When the torches are cold you can grab the burning end and drop it without harm. When they are hot you will get a blister at least. Don't juggle close to cloth. Don't juggle close to other people. Certainly juggle well away from your fuel store. Keep a fire blanket on hand and preferably an extinguisher if you think other things may go up. Keep a sensible first aid kit (lint-free bandage, water is a minimum).
If you get a burn, wash it gently and put a loose bandage over it to keep it clean. When you get into the light check it over, pick any bits out, clean it more carefully and bandage it without getting anything like cotton wool near it. Antiseptic is not necessary usually---burns just need to be kept clean. If you want to use antiseptic do but remember it also tends to kill your skin cells so it doesn't help the healing, just the cleanliness). If someone gets fuel in the eye or a burn near the eye (or other sensitive place) get medical assistance. Burns should be held under cold water (preferably running; if still, swirl the water or the burnt area) for at least 3-5 minutes. Burns go deep quickly and the heat has to be drawn out slowly. It really takes a good long time to cool a burnt area.
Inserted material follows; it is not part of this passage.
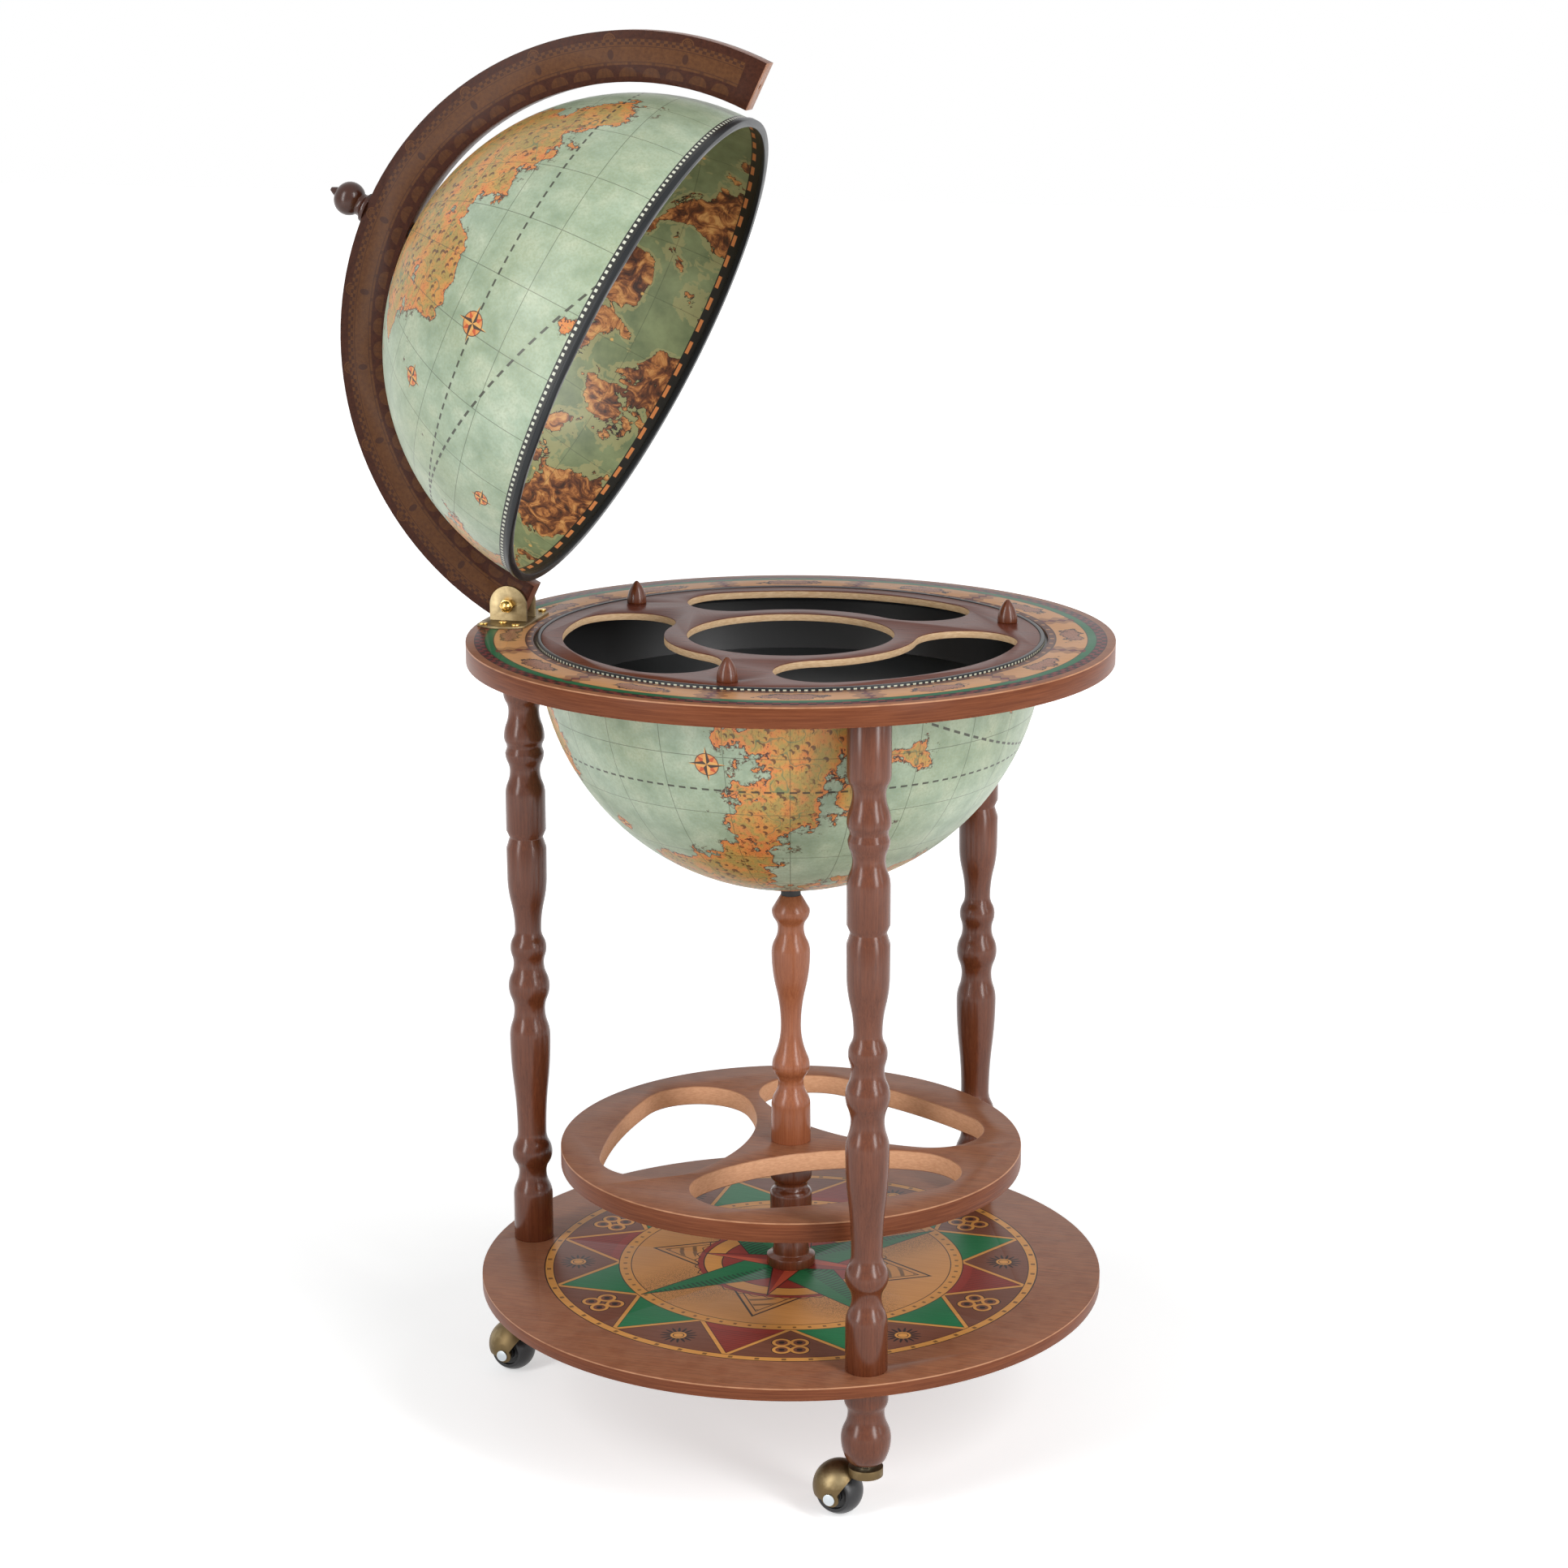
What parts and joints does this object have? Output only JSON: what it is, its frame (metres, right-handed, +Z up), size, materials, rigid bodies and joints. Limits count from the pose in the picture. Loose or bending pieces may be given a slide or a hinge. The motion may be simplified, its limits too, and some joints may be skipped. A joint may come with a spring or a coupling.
{
  "type": "globe bar",
  "caption": "Floor-standing globe bar: hinged upper half on an arch, glass rack in the lower half, horizon ring on turned legs, bottle shelf, base on casters.",
  "frame": {"origin": "on the floor, on the axis of the central column", "axes": "+Z up; the hinge of the lid and one leg at -X; the lid opens towards -X about an axis along +Y"},
  "size_m": [0.6342, 0.512, 1.1193],
  "materials": {
    "veneer": "satin red-brown veneer on board",
    "printed_veneer_ring": "satin printed paper on board",
    "printed_veneer_base": "satin printed paper on board",
    "printed_veneer_arch": "satin printed paper on board",
    "turned_wood": "gloss dark reddish-brown lacquer",
    "column_wood": "satin reddish-brown lacquer",
    "globe_print": "satin printed moulded plastic shell",
    "rack_board": "satin red-brown board with pale hole walls",
    "rim_black": "satin black",
    "black_rubber": "matt black",
    "antique_brass": "brushed antique brass",
    "polished_brass": "polished brass",
    "zinc_steel": "bright zinc-plated steel",
    "wheel_plastic": "semi-gloss black"
  },
  "bodies": {
    "frame": {"base_shelf": "printed_veneer_base", "bottle_shelf": "veneer", "horizon_ring": "printed_veneer_ring", "leg_left": "turned_wood", "leg_front": "turned_wood", "leg_back": "turned_wood", "foot_left": "turned_wood", "foot_front": "turned_wood", "foot_back": "turned_wood", "lower_column": "turned_wood", "upper_column": "column_wood", "peg_left": "turned_wood", "peg_right": "turned_wood", "peg_front": "turned_wood", "tie_rod": "zinc_steel", "rod_nuts": "zinc_steel", "leg_studs": "zinc_steel", "caster_sockets": "zinc_steel", "globe_seat": "black_rubber", "lower_hemisphere": "globe_print", "hemisphere_rim": "rim_black", "rack_floor": "rim_black", "glass_rack": "rack_board", "hinge_bracket": "antique_brass", "hinge_bolt": "polished_brass", "hinge_nut": "polished_brass", "bracket_screws": "polished_brass"},
    "lid_arm": {"meridian_arch": "printed_veneer_arch", "finial": "turned_wood", "pole_pin": "zinc_steel", "pole_spacer": "black_rubber", "pole_nut": "zinc_steel"},
    "dome": {"upper_hemisphere": "globe_print", "dome_rim": "rim_black"},
    "caster_left": {"caster_stem_left": "zinc_steel", "caster_hood_left": "antique_brass", "caster_axle_left": "zinc_steel"},
    "wheel_left": {"caster_wheel_left": "wheel_plastic"},
    "caster_front": {"caster_stem_front": "zinc_steel", "caster_hood_front": "antique_brass", "caster_axle_front": "zinc_steel"},
    "wheel_front": {"caster_wheel_front": "wheel_plastic"},
    "caster_back": {"caster_stem_back": "zinc_steel", "caster_hood_back": "antique_brass", "caster_axle_back": "zinc_steel"},
    "wheel_back": {"caster_wheel_back": "wheel_plastic"}
  },
  "joints": [
    {"name": "lid_hinge", "type": "hinge", "parent": "frame", "child": "lid_arm", "pos_m": [-0.232, 0, 0.6669], "axis": [0, 1, 0], "range_deg": [0, 64.4]},
    {"name": "dome_spin", "type": "hinge", "parent": "lid_arm", "child": "dome", "pos_m": [-0.12274, 0, 0.8718], "axis": [-0.9018, 0, 0.4321], "continuous": true},
    {"name": "caster_swivel_left", "type": "hinge", "parent": "frame", "child": "caster_left", "pos_m": [-0.2245, 0, 0.045], "axis": [0, 0, 1], "continuous": true},
    {"name": "wheel_spin_left", "type": "hinge", "parent": "caster_left", "child": "wheel_left", "pos_m": [-0.24619, 0.00367, 0.0185], "axis": [-0.1668, -0.986, 0], "continuous": true},
    {"name": "caster_swivel_front", "type": "hinge", "parent": "frame", "child": "caster_front", "pos_m": [0.11225, -0.19442, 0.045], "axis": [0, 0, 1], "continuous": true},
    {"name": "wheel_spin_front", "type": "hinge", "parent": "caster_front", "child": "wheel_front", "pos_m": [0.09056, -0.19075, 0.0185], "axis": [-0.1668, -0.986, 0], "continuous": true},
    {"name": "caster_swivel_back", "type": "hinge", "parent": "frame", "child": "caster_back", "pos_m": [0.11225, 0.19442, 0.045], "axis": [0, 0, 1], "continuous": true},
    {"name": "wheel_spin_back", "type": "hinge", "parent": "caster_back", "child": "wheel_back", "pos_m": [0.09056, 0.19809, 0.0185], "axis": [-0.1668, -0.986, 0], "continuous": true}
  ]
}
Do not use on people! The powder can cause breathing problems and is bad on the eyes. Never point near someone's face (actually, avoid anywhere from the waist up, because the powder can spread pretty far) -- use a blanket or large thick towel to smother the flames on your body (or throwing partner).
I always have two volunteers, one to hold the blanket and one for the extinguisher. Brief them and have them repeat your instructions. Make sure the extinguisher holder understands that they are there only to prevent burning of grass/theater/equipment.